(Stored entries)
## START

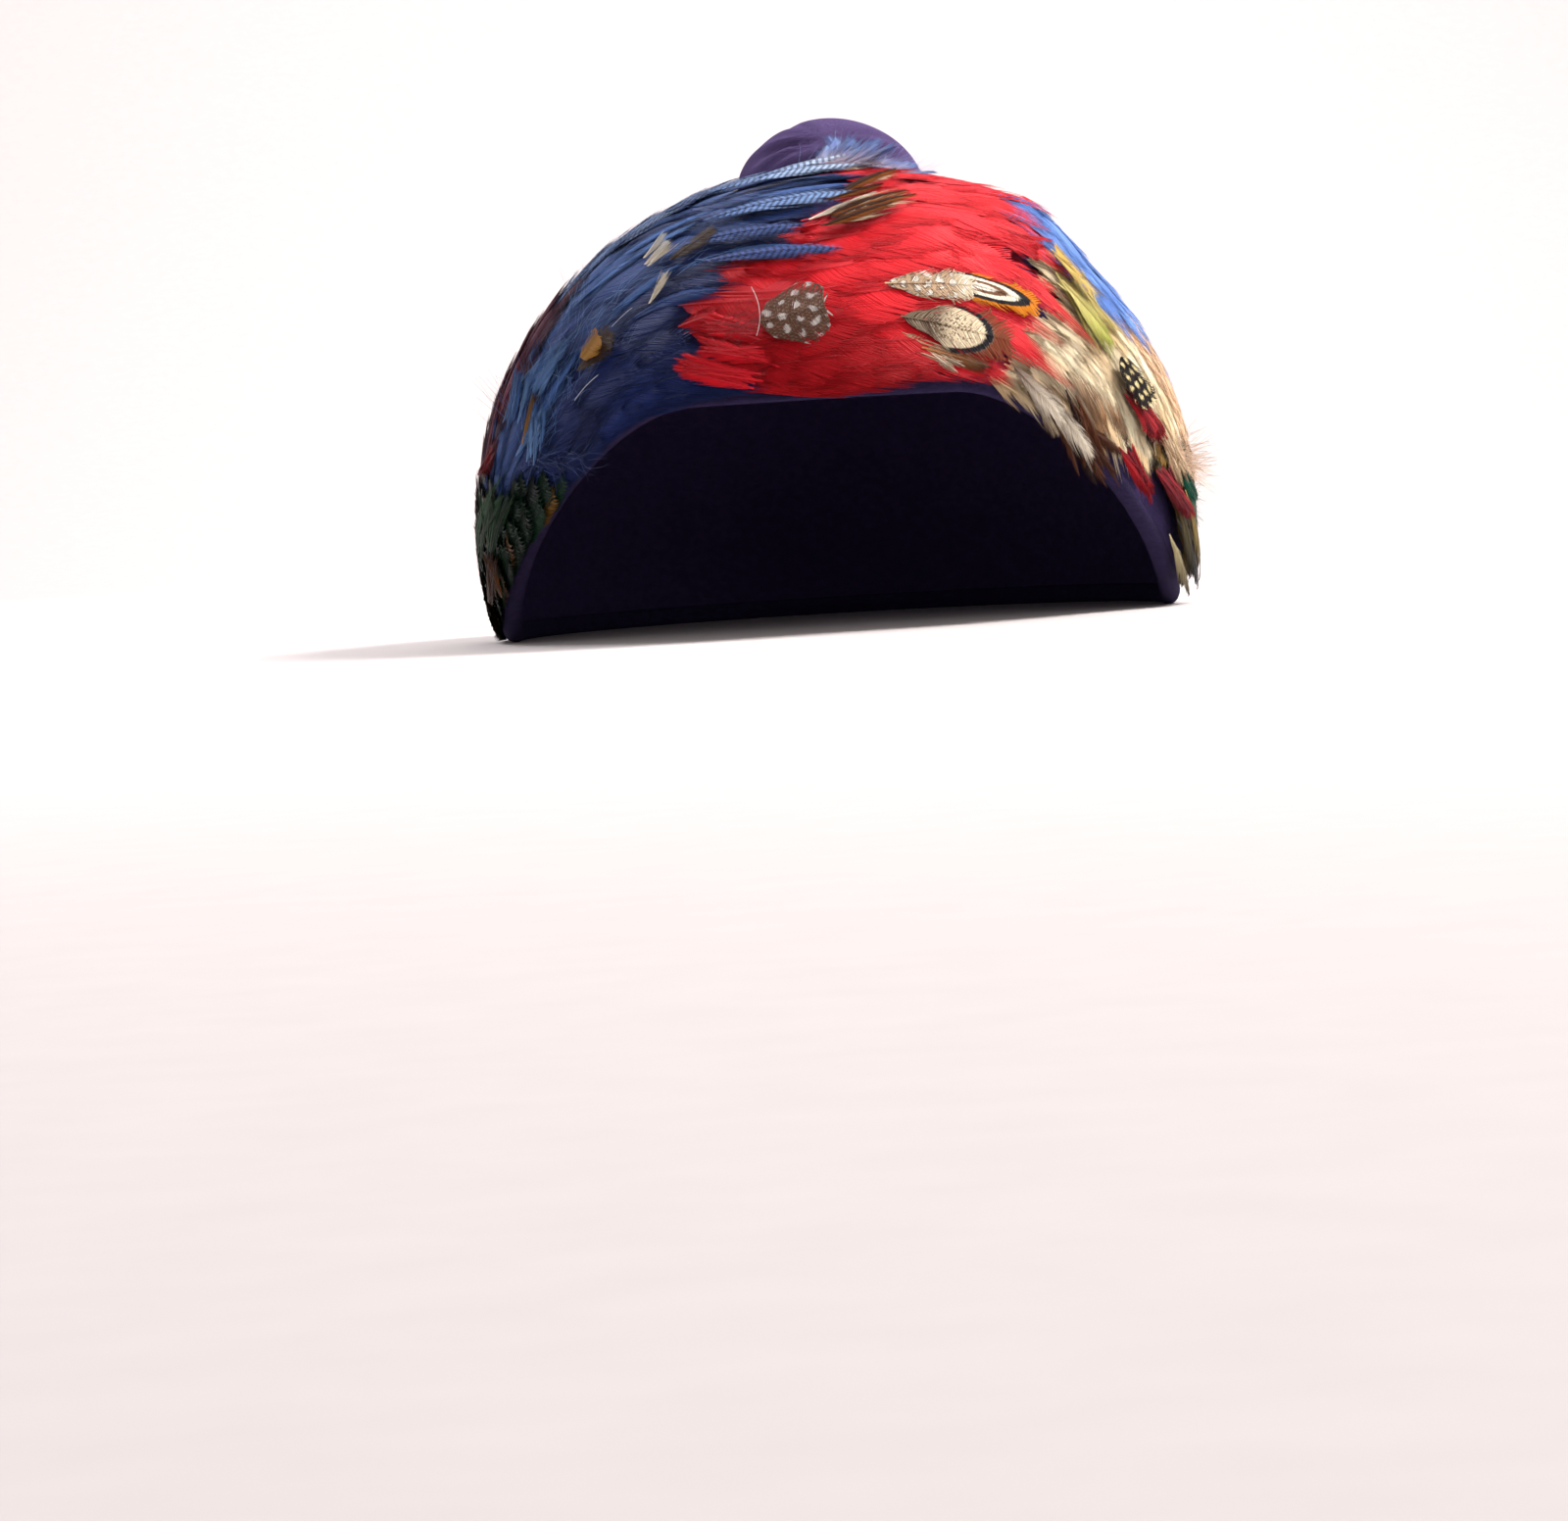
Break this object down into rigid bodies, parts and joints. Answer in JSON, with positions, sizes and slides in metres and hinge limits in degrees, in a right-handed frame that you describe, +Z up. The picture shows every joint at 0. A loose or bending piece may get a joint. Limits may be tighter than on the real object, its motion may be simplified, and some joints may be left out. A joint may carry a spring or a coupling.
{
  "type": "feather hat",
  "caption": "A close velvet skull cap with an arched front edge, a padded velvet knot on the crown and a band of navy, red, blue and cream feathers.",
  "frame": {"origin": "under the middle of the cap's length and width, on the plane it rests on", "axes": "+Z up through the crown, -Y towards the forehead, +X to the wearer's left"},
  "size_m": [0.1692, 0.1774, 0.1176],
  "materials": {
    "velvet": "matt cotton velvet",
    "navy": "satin feather",
    "light_blue": "satin feather",
    "red": "satin feather",
    "plum": "satin feather",
    "cream": "soft feather",
    "bronze": "satin feather",
    "amber": "satin feather",
    "lime": "satin feather",
    "speckled": "satin feather"
  },
  "bodies": {
    "root": {"velvet_shell": "velvet", "rim_binding": "velvet", "crown_knot": "velvet", "left_end_feathers": "bronze", "navy_feathers": "navy", "red_feathers": "red", "cream_feathers": "cream", "right_end_feathers": "bronze", "left_end_rear_feathers": "bronze", "plum_feathers": "plum", "barred_blue_feathers": "light_blue", "red_crown_feathers": "red", "sky_blue_feathers": "light_blue", "tan_feathers": "cream", "right_end_rear_feathers": "bronze", "barred_hackle_1": "light_blue", "barred_hackle_2": "navy", "brown_hackle": "bronze", "guinea_feather": "speckled", "pheasant_upper_feather": "amber", "pheasant_lower_feather": "speckled", "spotted_neck_feather": "speckled", "lime_feather": "lime", "dark_spotted_feather": "speckled", "red_side_feather": "red", "cream_tip_feather": "cream", "ochre_feather": "amber"}
  },
  "joints": []
}
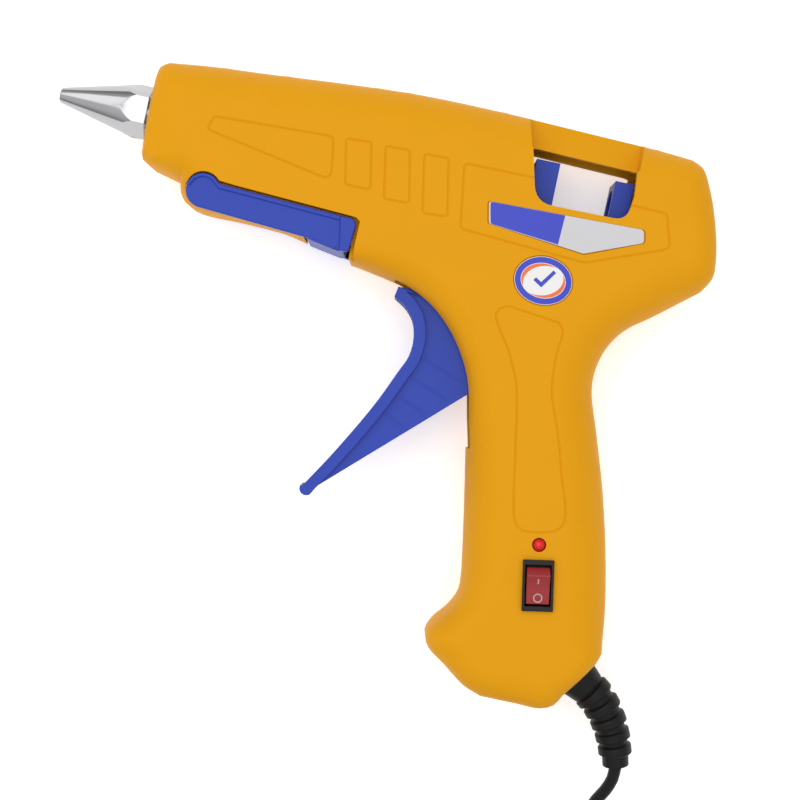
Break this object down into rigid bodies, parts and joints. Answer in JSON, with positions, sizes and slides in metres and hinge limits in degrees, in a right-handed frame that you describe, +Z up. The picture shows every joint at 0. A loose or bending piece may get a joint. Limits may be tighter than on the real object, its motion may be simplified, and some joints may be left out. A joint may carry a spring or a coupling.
{
  "type": "glue gun",
  "caption": "Hot-melt glue gun with a pistol grip, trigger, cone nozzle, fold-down front stand, side window, rocker switch and mains lead; pulling the trigger feeds a glue stick.",
  "frame": {"origin": "centre of the gun's own footprint as it lies on its right side, at the height of the surface it lies on, cord left out", "axes": "+X towards the back of the gun, +Y towards its top, +Z up from the surface, out of the gun's left side"},
  "size_m": [0.1972, 0.2993, 0.039],
  "materials": {
    "yellow_plastic": "moulded, fine spark texture",
    "blue_plastic": "moulded, satin",
    "black_plastic": "satin",
    "black_rubber": "soft satin",
    "nozzle_metal": "turned",
    "steel": "plain",
    "brass": "plain",
    "red_wire": "insulated wire",
    "nickel": "nickel plated",
    "red_silicone": "matte silicone",
    "ceramic": "matte",
    "red_lens": "clear tinted lens",
    "red_rocker": "gloss",
    "side_label": "printed foil label",
    "sticker": "printed round label"
  },
  "bodies": {
    "housing": {"left_shell": "yellow_plastic", "right_shell": "yellow_plastic", "switch_body": "black_plastic", "cord_clamp": "black_plastic", "cord_tie": "black_plastic", "plug_body": "black_plastic", "wire_live": "black_plastic", "wire_neutral": "black_plastic", "strain_relief": "black_rubber", "mains_cord": "black_rubber", "mains_cord_coil": "black_rubber", "plug_lead": "black_rubber", "inner_cord": "black_rubber", "nozzle": "nozzle_metal", "melt_chamber": "nozzle_metal", "chamber_collar": "steel", "heater_clip": "steel", "sleeve_clamp": "steel", "trigger_pin": "steel", "clamp_screw_1": "steel", "clamp_screw_2": "steel", "shell_screw_1": "steel", "shell_screw_2": "steel", "shell_screw_3": "steel", "shell_screw_4": "steel", "shell_screw_5": "steel", "shell_screw_6": "steel", "shell_screw_7": "steel", "contact_plate_1": "brass", "contact_plate_2": "brass", "switch_terminal_1": "brass", "switch_terminal_2": "brass", "wire_switched": "red_wire", "plug_pin_1": "nickel", "plug_pin_2": "nickel", "stick_sleeve": "red_silicone", "ptc_heater": "ceramic", "lamp_resistor": "ceramic", "indicator_lamp": "red_lens", "side_label": "side_label", "oval_sticker": "sticker"},
    "trigger": {"trigger": "blue_plastic", "drive_pin": "steel", "trigger_spring": "steel"},
    "carriage": {"carriage": "blue_plastic"},
    "grip": {"grip_plate": "steel"},
    "stand": {"stand": "blue_plastic"},
    "rocker": {"switch_rocker": "red_rocker"}
  },
  "joints": [
    {"name": "trigger_pull", "type": "hinge", "parent": "housing", "child": "trigger", "pos_m": [0.01365, 0.03075, 0.018], "axis": [0, 0, 1], "range_deg": [0, 26], "stiffness_Nm_per_rad": 0.12, "springref_deg": -11.46},
    {"name": "carriage_slide", "type": "slide", "parent": "housing", "child": "carriage", "axis": [-0.9781, 0.2079, 0], "range_m": [0, 0.0098]},
    {"name": "grip_tip", "type": "hinge", "parent": "carriage", "child": "grip", "pos_m": [0.03853, 0.05187, 0.018], "axis": [0, 0, 1], "range_deg": [0, 5]},
    {"name": "stand_swing", "type": "hinge", "parent": "housing", "child": "stand", "pos_m": [-0.0545, 0.05765, 0.018], "axis": [0, 0, 1], "range_deg": [-90, 0]},
    {"name": "rocker_tip", "type": "hinge", "parent": "housing", "child": "rocker", "pos_m": [0.0439, -0.0585, 0.0352], "axis": [-0.9995, 0.0314, 0], "range_deg": [0, 20]}
  ],
  "couplings": [
    {"joint": "carriage_slide", "follows": "trigger_pull", "m_per_rad": 0.021514},
    {"joint": "grip_tip", "follows": "trigger_pull", "ratio": 0.19}
  ]
}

## END

Given instruction:
Exactly as written above, please repeat the entries.

Reply to the exercise:
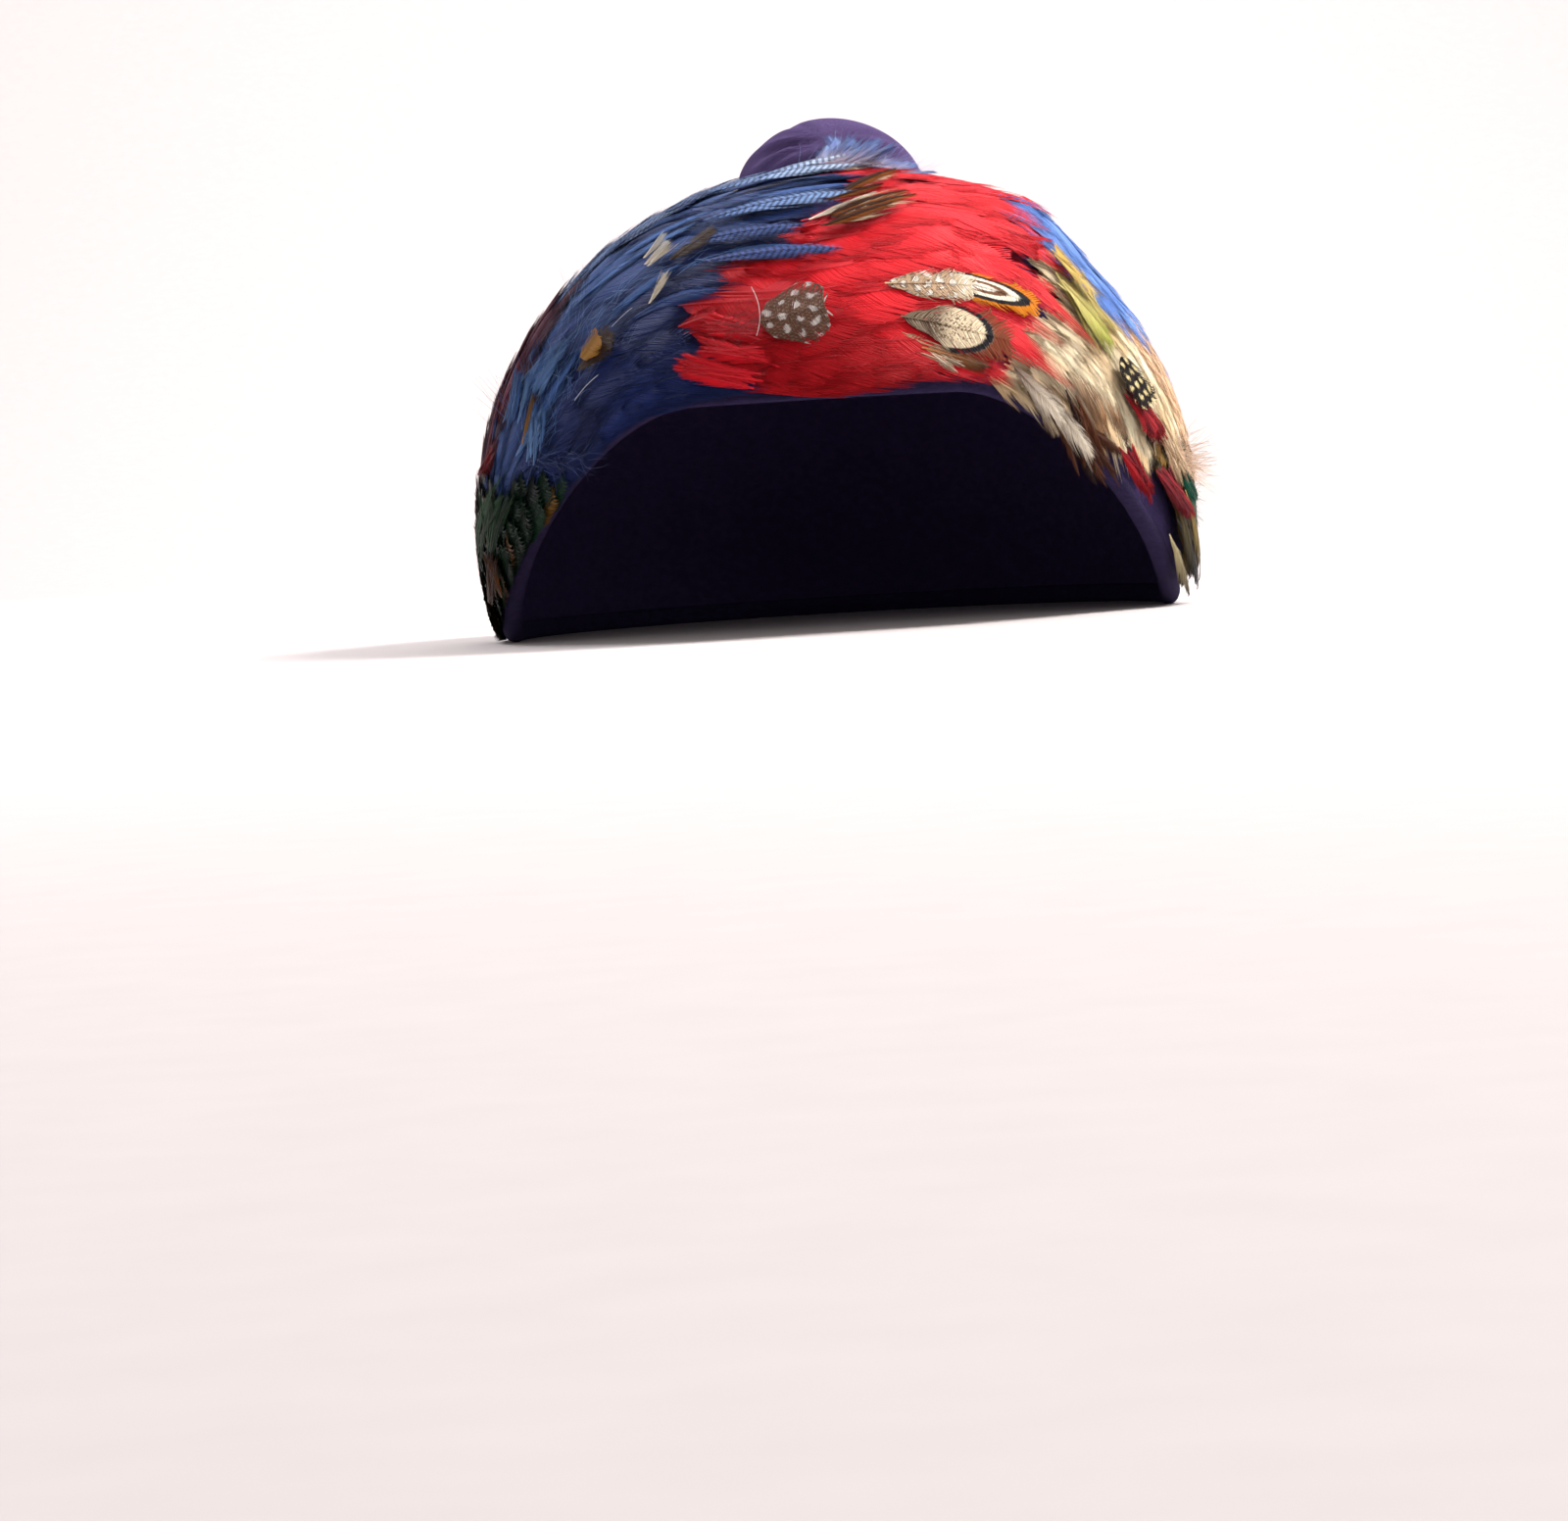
Break this object down into rigid bodies, parts and joints. Answer in JSON, with positions, sizes and slides in metres and hinge limits in degrees, in a right-handed frame that you describe, +Z up. The picture shows every joint at 0. A loose or bending piece may get a joint. Limits may be tighter than on the real object, its motion may be simplified, and some joints may be left out. A joint may carry a spring or a coupling.
{
  "type": "feather hat",
  "caption": "A close velvet skull cap with an arched front edge, a padded velvet knot on the crown and a band of navy, red, blue and cream feathers.",
  "frame": {"origin": "under the middle of the cap's length and width, on the plane it rests on", "axes": "+Z up through the crown, -Y towards the forehead, +X to the wearer's left"},
  "size_m": [0.1692, 0.1774, 0.1176],
  "materials": {
    "velvet": "matt cotton velvet",
    "navy": "satin feather",
    "light_blue": "satin feather",
    "red": "satin feather",
    "plum": "satin feather",
    "cream": "soft feather",
    "bronze": "satin feather",
    "amber": "satin feather",
    "lime": "satin feather",
    "speckled": "satin feather"
  },
  "bodies": {
    "root": {"velvet_shell": "velvet", "rim_binding": "velvet", "crown_knot": "velvet", "left_end_feathers": "bronze", "navy_feathers": "navy", "red_feathers": "red", "cream_feathers": "cream", "right_end_feathers": "bronze", "left_end_rear_feathers": "bronze", "plum_feathers": "plum", "barred_blue_feathers": "light_blue", "red_crown_feathers": "red", "sky_blue_feathers": "light_blue", "tan_feathers": "cream", "right_end_rear_feathers": "bronze", "barred_hackle_1": "light_blue", "barred_hackle_2": "navy", "brown_hackle": "bronze", "guinea_feather": "speckled", "pheasant_upper_feather": "amber", "pheasant_lower_feather": "speckled", "spotted_neck_feather": "speckled", "lime_feather": "lime", "dark_spotted_feather": "speckled", "red_side_feather": "red", "cream_tip_feather": "cream", "ochre_feather": "amber"}
  },
  "joints": []
}
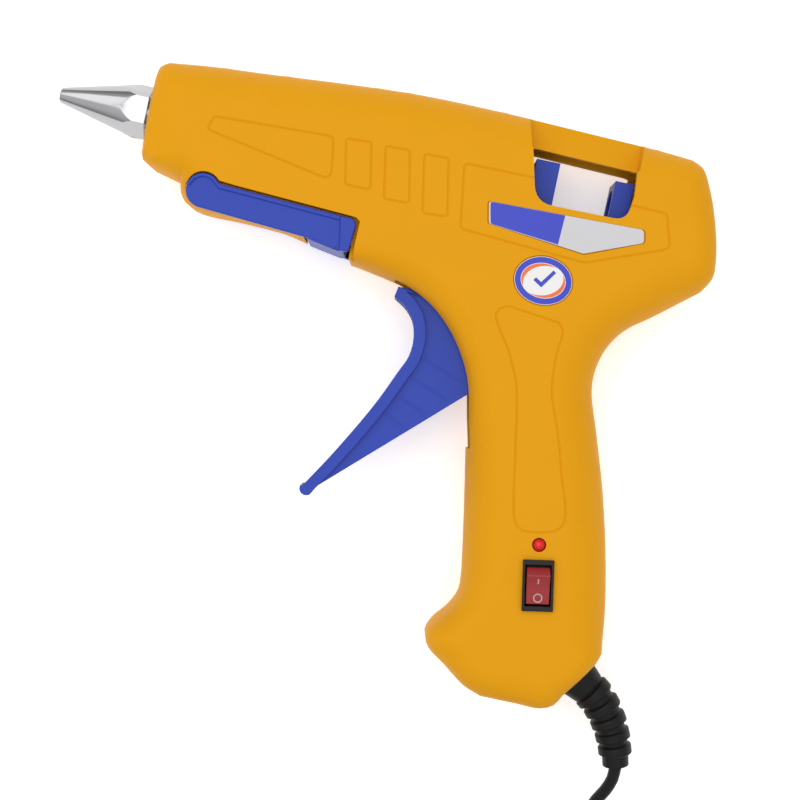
Break this object down into rigid bodies, parts and joints. Answer in JSON, with positions, sizes and slides in metres and hinge limits in degrees, in a right-handed frame that you describe, +Z up. The picture shows every joint at 0. A loose or bending piece may get a joint. Limits may be tighter than on the real object, its motion may be simplified, and some joints may be left out. A joint may carry a spring or a coupling.
{
  "type": "glue gun",
  "caption": "Hot-melt glue gun with a pistol grip, trigger, cone nozzle, fold-down front stand, side window, rocker switch and mains lead; pulling the trigger feeds a glue stick.",
  "frame": {"origin": "centre of the gun's own footprint as it lies on its right side, at the height of the surface it lies on, cord left out", "axes": "+X towards the back of the gun, +Y towards its top, +Z up from the surface, out of the gun's left side"},
  "size_m": [0.1972, 0.2993, 0.039],
  "materials": {
    "yellow_plastic": "moulded, fine spark texture",
    "blue_plastic": "moulded, satin",
    "black_plastic": "satin",
    "black_rubber": "soft satin",
    "nozzle_metal": "turned",
    "steel": "plain",
    "brass": "plain",
    "red_wire": "insulated wire",
    "nickel": "nickel plated",
    "red_silicone": "matte silicone",
    "ceramic": "matte",
    "red_lens": "clear tinted lens",
    "red_rocker": "gloss",
    "side_label": "printed foil label",
    "sticker": "printed round label"
  },
  "bodies": {
    "housing": {"left_shell": "yellow_plastic", "right_shell": "yellow_plastic", "switch_body": "black_plastic", "cord_clamp": "black_plastic", "cord_tie": "black_plastic", "plug_body": "black_plastic", "wire_live": "black_plastic", "wire_neutral": "black_plastic", "strain_relief": "black_rubber", "mains_cord": "black_rubber", "mains_cord_coil": "black_rubber", "plug_lead": "black_rubber", "inner_cord": "black_rubber", "nozzle": "nozzle_metal", "melt_chamber": "nozzle_metal", "chamber_collar": "steel", "heater_clip": "steel", "sleeve_clamp": "steel", "trigger_pin": "steel", "clamp_screw_1": "steel", "clamp_screw_2": "steel", "shell_screw_1": "steel", "shell_screw_2": "steel", "shell_screw_3": "steel", "shell_screw_4": "steel", "shell_screw_5": "steel", "shell_screw_6": "steel", "shell_screw_7": "steel", "contact_plate_1": "brass", "contact_plate_2": "brass", "switch_terminal_1": "brass", "switch_terminal_2": "brass", "wire_switched": "red_wire", "plug_pin_1": "nickel", "plug_pin_2": "nickel", "stick_sleeve": "red_silicone", "ptc_heater": "ceramic", "lamp_resistor": "ceramic", "indicator_lamp": "red_lens", "side_label": "side_label", "oval_sticker": "sticker"},
    "trigger": {"trigger": "blue_plastic", "drive_pin": "steel", "trigger_spring": "steel"},
    "carriage": {"carriage": "blue_plastic"},
    "grip": {"grip_plate": "steel"},
    "stand": {"stand": "blue_plastic"},
    "rocker": {"switch_rocker": "red_rocker"}
  },
  "joints": [
    {"name": "trigger_pull", "type": "hinge", "parent": "housing", "child": "trigger", "pos_m": [0.01365, 0.03075, 0.018], "axis": [0, 0, 1], "range_deg": [0, 26], "stiffness_Nm_per_rad": 0.12, "springref_deg": -11.46},
    {"name": "carriage_slide", "type": "slide", "parent": "housing", "child": "carriage", "axis": [-0.9781, 0.2079, 0], "range_m": [0, 0.0098]},
    {"name": "grip_tip", "type": "hinge", "parent": "carriage", "child": "grip", "pos_m": [0.03853, 0.05187, 0.018], "axis": [0, 0, 1], "range_deg": [0, 5]},
    {"name": "stand_swing", "type": "hinge", "parent": "housing", "child": "stand", "pos_m": [-0.0545, 0.05765, 0.018], "axis": [0, 0, 1], "range_deg": [-90, 0]},
    {"name": "rocker_tip", "type": "hinge", "parent": "housing", "child": "rocker", "pos_m": [0.0439, -0.0585, 0.0352], "axis": [-0.9995, 0.0314, 0], "range_deg": [0, 20]}
  ],
  "couplings": [
    {"joint": "carriage_slide", "follows": "trigger_pull", "m_per_rad": 0.021514},
    {"joint": "grip_tip", "follows": "trigger_pull", "ratio": 0.19}
  ]
}